The luminous energy field (see last week’s blog) is shaped like a doughnut (known in geometry as a torus) with a narrow axis, or tunnel, less than a molecule thick in the center. In the Inka language it is known as the popo, or luminous bubble. Persons who have near-death experiences report traveling through this tunnel in their return voyage to the light. The human energy field is a mirror of the Earth’s magnetic field, which streams out of the North Pole and circumnavigates the planet to reenter through the South Pole. Similarly, the flux lines, or cekes, of the luminous energy field (LEF) travel out the top of the head and stream around the luminous body, forming a great oval the width of your outstretched arms. Our energy field penetrates the earth about 12 inches, then reenters the body through the feet.
Although the strength of the Earth’s magnetic held drops off very rapidly the farther it travels from the planet, it never actually reaches zero. It extends for hundreds of miles into space before diminishing in strength, and travels at the speed of light—about 186,000 miles per second—to the edge of the Universe. The human energy field appears to extend only a few feet beyond the body since, like the magnetic field of the Earth, it diminishes in strength very rapidly. Yet it also travels at the speed of light, connecting us to the luminous matrix of the entire Universe, known to the Inka as the texemuyo or all-pervading web.

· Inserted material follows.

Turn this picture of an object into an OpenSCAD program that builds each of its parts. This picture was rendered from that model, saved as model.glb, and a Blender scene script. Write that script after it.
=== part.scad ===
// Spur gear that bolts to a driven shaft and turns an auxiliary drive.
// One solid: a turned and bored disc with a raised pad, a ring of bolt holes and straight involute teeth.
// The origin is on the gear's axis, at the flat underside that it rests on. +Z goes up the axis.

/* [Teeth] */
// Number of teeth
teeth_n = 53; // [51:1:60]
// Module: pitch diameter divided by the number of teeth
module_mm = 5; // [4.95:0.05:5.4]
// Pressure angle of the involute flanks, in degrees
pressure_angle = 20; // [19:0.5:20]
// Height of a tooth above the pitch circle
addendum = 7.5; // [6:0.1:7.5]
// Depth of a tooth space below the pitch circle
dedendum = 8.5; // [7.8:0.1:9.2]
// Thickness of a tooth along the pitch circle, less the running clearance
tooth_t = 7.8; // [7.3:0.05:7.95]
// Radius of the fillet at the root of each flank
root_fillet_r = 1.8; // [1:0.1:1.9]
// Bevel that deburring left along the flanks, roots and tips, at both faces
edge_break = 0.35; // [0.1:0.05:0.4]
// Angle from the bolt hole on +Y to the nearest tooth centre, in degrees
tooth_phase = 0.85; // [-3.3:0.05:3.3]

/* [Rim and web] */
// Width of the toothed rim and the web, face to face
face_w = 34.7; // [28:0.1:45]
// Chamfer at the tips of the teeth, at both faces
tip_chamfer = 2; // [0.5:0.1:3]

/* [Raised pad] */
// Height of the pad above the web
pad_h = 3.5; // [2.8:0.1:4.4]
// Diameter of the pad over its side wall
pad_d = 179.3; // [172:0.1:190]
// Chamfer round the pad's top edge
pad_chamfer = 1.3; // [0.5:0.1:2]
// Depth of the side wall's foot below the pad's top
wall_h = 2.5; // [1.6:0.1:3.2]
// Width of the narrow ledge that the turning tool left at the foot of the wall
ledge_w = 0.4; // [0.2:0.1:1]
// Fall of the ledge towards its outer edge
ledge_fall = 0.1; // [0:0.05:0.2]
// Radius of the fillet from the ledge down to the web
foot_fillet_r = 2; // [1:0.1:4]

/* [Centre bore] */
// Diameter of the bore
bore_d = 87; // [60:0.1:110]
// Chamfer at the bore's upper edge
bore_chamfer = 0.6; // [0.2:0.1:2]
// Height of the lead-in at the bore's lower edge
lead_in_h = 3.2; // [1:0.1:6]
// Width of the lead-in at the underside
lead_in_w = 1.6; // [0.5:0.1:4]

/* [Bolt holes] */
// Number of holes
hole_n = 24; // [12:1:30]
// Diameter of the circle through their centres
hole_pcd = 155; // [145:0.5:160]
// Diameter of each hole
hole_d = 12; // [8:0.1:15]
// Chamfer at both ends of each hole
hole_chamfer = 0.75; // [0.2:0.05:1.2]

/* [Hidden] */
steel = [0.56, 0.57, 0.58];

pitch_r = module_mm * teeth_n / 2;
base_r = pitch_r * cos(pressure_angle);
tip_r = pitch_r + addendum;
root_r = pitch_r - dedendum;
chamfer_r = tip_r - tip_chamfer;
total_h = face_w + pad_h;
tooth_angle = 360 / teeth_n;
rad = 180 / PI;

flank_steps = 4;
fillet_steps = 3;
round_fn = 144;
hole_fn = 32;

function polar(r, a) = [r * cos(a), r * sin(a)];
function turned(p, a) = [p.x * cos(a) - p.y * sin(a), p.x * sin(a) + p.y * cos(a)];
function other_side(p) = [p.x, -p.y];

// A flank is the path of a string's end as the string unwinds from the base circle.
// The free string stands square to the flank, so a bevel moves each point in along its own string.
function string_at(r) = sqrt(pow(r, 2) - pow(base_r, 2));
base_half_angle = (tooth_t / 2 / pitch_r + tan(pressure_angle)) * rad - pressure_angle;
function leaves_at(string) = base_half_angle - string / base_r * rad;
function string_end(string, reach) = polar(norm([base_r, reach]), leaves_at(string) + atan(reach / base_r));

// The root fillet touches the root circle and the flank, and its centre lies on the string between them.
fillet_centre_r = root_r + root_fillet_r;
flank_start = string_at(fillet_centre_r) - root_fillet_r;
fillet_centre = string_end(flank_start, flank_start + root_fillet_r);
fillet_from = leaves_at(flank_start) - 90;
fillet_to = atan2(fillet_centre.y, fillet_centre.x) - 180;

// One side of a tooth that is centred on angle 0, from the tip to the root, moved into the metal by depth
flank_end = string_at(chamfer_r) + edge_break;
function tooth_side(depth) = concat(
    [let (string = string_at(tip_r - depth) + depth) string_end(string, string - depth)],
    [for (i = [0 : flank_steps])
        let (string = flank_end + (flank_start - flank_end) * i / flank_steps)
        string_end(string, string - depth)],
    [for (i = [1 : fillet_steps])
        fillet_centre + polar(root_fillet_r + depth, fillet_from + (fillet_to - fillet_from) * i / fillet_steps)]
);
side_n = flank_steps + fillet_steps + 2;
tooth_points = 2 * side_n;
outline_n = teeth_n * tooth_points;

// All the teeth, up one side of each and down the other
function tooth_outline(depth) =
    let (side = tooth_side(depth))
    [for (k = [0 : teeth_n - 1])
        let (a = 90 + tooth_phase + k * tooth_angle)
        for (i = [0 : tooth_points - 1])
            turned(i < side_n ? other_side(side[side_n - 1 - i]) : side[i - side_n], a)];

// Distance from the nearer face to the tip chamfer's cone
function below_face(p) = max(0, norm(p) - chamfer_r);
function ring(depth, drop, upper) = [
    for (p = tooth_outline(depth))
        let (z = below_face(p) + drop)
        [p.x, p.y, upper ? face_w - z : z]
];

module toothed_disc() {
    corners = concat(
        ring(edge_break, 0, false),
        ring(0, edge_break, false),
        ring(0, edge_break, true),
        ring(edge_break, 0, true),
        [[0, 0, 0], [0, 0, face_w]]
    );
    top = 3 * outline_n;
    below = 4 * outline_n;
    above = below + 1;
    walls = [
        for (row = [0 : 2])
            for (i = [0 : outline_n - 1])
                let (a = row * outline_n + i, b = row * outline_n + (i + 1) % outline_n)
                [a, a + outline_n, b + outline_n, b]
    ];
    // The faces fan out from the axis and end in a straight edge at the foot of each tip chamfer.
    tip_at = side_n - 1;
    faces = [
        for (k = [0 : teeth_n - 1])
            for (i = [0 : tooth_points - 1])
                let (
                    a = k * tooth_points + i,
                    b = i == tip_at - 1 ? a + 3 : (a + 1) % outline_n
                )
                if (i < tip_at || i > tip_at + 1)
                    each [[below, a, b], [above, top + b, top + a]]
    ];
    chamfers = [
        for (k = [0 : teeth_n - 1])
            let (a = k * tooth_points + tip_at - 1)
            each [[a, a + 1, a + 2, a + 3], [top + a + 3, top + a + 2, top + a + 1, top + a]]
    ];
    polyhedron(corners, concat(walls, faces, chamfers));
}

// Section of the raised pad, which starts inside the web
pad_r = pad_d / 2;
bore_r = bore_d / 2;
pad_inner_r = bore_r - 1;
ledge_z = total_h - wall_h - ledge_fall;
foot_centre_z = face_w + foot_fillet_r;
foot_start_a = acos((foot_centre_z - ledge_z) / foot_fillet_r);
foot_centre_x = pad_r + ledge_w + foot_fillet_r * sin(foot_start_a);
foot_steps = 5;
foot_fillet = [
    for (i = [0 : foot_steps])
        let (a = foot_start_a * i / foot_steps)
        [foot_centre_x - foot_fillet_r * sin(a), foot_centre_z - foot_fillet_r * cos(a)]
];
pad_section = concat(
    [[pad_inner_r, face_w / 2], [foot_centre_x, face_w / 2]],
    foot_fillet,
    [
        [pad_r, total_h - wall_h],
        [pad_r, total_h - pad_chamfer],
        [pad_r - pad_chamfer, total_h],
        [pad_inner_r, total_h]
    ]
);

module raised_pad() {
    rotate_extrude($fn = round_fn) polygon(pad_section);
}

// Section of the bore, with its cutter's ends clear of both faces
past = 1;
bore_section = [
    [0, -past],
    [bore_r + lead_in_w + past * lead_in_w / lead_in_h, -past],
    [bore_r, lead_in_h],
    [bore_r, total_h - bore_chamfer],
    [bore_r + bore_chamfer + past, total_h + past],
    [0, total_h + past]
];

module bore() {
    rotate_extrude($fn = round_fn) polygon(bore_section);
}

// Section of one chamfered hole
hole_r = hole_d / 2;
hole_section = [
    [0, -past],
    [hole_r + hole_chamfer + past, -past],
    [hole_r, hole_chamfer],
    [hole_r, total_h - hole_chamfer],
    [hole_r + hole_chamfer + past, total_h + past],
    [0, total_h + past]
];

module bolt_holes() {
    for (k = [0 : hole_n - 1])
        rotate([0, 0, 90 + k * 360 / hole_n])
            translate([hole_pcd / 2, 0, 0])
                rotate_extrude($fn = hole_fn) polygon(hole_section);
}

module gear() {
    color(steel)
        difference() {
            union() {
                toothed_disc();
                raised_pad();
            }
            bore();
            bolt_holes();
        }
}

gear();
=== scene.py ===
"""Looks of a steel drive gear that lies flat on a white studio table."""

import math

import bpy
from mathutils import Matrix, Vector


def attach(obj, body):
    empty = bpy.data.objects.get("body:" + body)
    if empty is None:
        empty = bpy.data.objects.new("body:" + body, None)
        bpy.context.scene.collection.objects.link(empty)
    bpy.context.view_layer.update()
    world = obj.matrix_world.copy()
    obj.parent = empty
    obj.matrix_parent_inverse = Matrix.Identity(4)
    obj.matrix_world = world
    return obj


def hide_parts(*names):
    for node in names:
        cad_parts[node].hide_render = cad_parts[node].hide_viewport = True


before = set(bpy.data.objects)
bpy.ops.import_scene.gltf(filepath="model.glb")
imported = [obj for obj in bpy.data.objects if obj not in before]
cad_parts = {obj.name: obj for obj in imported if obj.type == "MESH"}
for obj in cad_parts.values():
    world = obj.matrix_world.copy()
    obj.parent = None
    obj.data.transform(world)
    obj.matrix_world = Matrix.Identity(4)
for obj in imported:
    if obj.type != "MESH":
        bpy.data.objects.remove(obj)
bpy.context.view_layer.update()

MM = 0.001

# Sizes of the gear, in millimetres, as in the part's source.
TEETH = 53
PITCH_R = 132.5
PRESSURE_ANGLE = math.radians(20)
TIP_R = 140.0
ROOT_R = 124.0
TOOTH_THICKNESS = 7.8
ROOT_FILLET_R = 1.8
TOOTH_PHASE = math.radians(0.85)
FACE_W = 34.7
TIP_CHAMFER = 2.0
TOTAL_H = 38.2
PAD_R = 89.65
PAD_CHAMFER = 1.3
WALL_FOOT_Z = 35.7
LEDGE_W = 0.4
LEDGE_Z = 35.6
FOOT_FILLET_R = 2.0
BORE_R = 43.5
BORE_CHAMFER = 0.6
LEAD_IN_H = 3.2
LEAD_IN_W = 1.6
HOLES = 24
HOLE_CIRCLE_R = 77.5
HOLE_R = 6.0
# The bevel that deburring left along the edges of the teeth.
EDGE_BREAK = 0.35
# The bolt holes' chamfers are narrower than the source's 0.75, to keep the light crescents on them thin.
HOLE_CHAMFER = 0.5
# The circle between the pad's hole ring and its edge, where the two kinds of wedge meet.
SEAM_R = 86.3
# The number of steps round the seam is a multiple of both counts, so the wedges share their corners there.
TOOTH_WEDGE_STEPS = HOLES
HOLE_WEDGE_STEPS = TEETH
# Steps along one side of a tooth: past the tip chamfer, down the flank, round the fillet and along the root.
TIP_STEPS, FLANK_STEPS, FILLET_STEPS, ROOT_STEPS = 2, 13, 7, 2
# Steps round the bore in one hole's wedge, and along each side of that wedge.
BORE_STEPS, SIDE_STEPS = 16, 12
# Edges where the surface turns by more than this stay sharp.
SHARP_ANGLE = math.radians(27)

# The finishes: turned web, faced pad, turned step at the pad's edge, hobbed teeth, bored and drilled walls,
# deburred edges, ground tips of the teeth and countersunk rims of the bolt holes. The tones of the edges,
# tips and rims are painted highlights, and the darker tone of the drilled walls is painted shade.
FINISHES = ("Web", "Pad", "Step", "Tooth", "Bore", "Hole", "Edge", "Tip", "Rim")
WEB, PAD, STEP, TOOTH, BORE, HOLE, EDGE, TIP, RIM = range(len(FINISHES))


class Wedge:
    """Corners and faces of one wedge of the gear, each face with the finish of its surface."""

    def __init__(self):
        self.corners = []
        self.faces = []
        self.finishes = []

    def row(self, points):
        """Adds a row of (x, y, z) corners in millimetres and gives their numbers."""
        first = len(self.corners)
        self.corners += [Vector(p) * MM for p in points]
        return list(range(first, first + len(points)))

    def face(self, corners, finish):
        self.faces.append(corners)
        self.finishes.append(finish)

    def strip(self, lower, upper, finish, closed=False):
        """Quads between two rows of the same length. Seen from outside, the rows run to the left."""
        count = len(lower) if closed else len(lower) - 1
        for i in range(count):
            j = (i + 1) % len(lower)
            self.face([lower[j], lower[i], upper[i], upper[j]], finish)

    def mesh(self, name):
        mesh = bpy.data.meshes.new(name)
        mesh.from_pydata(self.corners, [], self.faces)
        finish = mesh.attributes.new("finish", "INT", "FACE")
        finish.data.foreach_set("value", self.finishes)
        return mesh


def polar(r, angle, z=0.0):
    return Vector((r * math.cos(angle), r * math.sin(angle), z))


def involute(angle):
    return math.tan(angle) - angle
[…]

The flux lines that run along the surface of the planet are similar to acupuncture meridians, connecting the major chakras of the Earth. The meridians of the Earth traverse the globe, transporting energy and information from one part of the planet to another. Shamans claim they can communicate with each other through the luminous matrix formed by the flux lines of the Earth. The medicine person is able to sense and sometimes see the luminous grid of the Universe extending beyond the Earth into the galaxies themselves.

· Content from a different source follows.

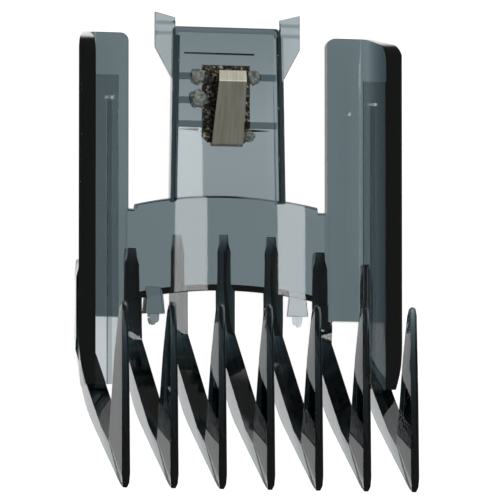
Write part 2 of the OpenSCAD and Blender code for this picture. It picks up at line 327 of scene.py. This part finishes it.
def tooth_sections(z_in, kink, top):
    """Sections from the top of the rib, round the heel and the toe, to the free tip."""
    turn = 90 - SLOPE
    t_out = TOOTH_THIN / 2
    t_in = TOOTH_T / 2
    t_vee = 0.8 * t_in
    t_back = 0.3
    f = TOOTH_FRONT
    h = TIP_H
    foot = heel(turn)
    k = (z_in, kink)
    sections = [
        ((1.8 - RIB_BACK, top), (z_in, top), 0.65, 0.7),
        ((1.3 - RIB_BACK, top - 0.7), (z_in, top - 0.7), 0.6, 0.9),
        ((-RIB_BACK, top - 2.6), (z_in, top - 2.6), 0.4, 0.95 * t_in),
        ((-RIB_BACK, HEEL_TOP + 0.3), (z_in, HEEL_TOP + 0.3), t_back, t_in),
        (heel(0), (z_in, kink + 2.4), 0.35, t_in),
        (heel(12), k, 0.55, t_in),
    ]
    for n in range(1, 9):
        sections.append((heel(12 + (turn - 12) * n / 8), mix(k, NARROWING, 0.085 * n),
                         1.2 * t_out, t_in))
    return sections + [
        (mix(foot, (f, 0), 0.38), NARROWING, 1.2 * t_out, 0.95 * t_in),
        (mix(foot, (f, 0), 0.57), VEE, 1.15 * t_out, t_vee),
        (mix(foot, (f, 0), 0.78), mix(VEE, (f, 30), 0.002), 1.1 * t_out, t_vee),
        ((f - 2.4, 1.3), mix(VEE, (f, 30), 0.005), t_out, t_vee),
        ((f - 1.2, 0.5), mix(VEE, (f, 30), 0.008), 0.85 * t_out, t_vee),
        ((f - 0.6, 0), mix(VEE, (f, 30), 0.011), 0.5 * t_out, t_vee),
        ((f - 0.1, 0.7), mix(VEE, (f, 30), 0.014), 0.85 * t_out, t_vee),
        ((f, 2.1), mix(VEE, (f, 30), 0.018), t_out, t_vee),
        ((f - 0.2, 14), (f - 4.5, 16.1), 0.92 * t_out, 0.82 * t_vee),
        ((f - 0.4, 19.5), (f - 3.9, 20.5), 0.86 * t_out, 0.69 * t_vee),
        ((f - 0.6, 24), (f - 2.95, 25.2), 0.8 * t_out, 0.5 * t_vee),
        ((f - 0.7, h - 1.3), (f - 2.5, h - 1.2), 0.5, 0.53),
        ((f - 0.9, h - 0.3), (f - 2.1, h - 0.3), 0.4, 0.4),
        ((f - 1.3, h), (f - 1.7, h), 0.22, 0.22),
    ]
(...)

Many people in our technological society are disconnected from the matrix of the Universe. I often find that people who come to see me with symptoms of chronic fatigue have become totally disassociated from the natural world. They do not go for walks in the woods, plant tomatoes in their gardens, or even stop to smell the flowers. This is not to say that walking in the forest will cure chronic fatigue syndrome, which is a complex medical condition. Yet people who suffer from this condition require vital reconnection to the natural grid as part of their healing.

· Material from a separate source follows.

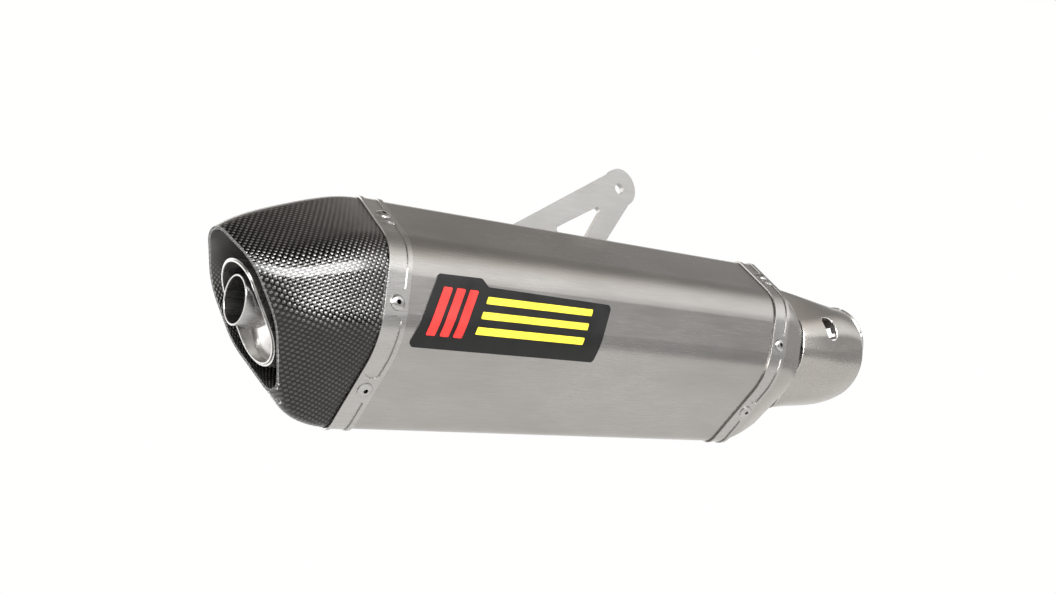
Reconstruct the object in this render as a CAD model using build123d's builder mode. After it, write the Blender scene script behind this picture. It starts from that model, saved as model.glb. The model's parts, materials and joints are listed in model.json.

Like the cekes that run along the body of the Earth, the acupuncture meridians run along the surface of the skin, connecting acupuncture points (which are in essence very small chakras) to each other. These energy meridians are analogous to the circulatory system inside the body. They are the veins and arteries of the LEF. Medicine people of the Americas know the meridians as ríos de luz, rivers of light that flow within the luminous body. Shamans throughout the Americas rely on their ability to perceive the energetic realm. For them, the rivers of light in the body are tributaries that flow into and draw their substance from the great luminous rivers that course along the surface of the Earth. By sensing where energy is blocked and where it is flowing vigorously, they are able to diagnose health or disease.
Nearly twenty years ago, while visiting the city of Cusco, the capital of the Inka Empire, I had the opportunity to observe a healer named Maximo as he ministered to an Indian woman. The old woman suffered from asthma and was beset by coughing fits upon even the slightest exertion, such as climbing a flight of stairs. After the usual greetings and introductions, Maximo asked the woman to sit down and unbutton her blouse. He circled to her back, where he began to trace with his forefinger an invisible line on one side of her spine. He would stop, push the fingertip deep into her flesh, and instruct her to relax. The healer continued to trace lines down her back, applying pressure at various points as the woman flinched with pain.
Maximo had stimulated the exact points used by acupuncture for the treatment of asthma. Afterwards, I expressed my amazement and the healer’s reply astonished me even more. He claimed that he had never heard of acupuncture or of any such points. He explained that he had learned this technique from his grandmother, who taught him to see the rivers of light along the surface of the skin, and to massage the points where they were blocked so that the light could flow freely again. As his last patient for the day was leaving, I asked Maximo if he could describe these rivers of light so I could better understand them. He smiled, asked me to strip down to my shorts, and with a bright red lipstick belonging to Anita, his wife, proceeded to draw the rivers of light on my body.
I was standing on the dining-room table while Maximo took my photograph when Anita and their two daughters walked into the room, screamed, and ran out of the house. I would later learn she was not as shocked at the sight of a half-dressed man on her dining room table as at the fact that we had used her only lipstick. On my return to California I compared the photographs with charts of the Chinese acupuncture meridians and found that they coincided exactly.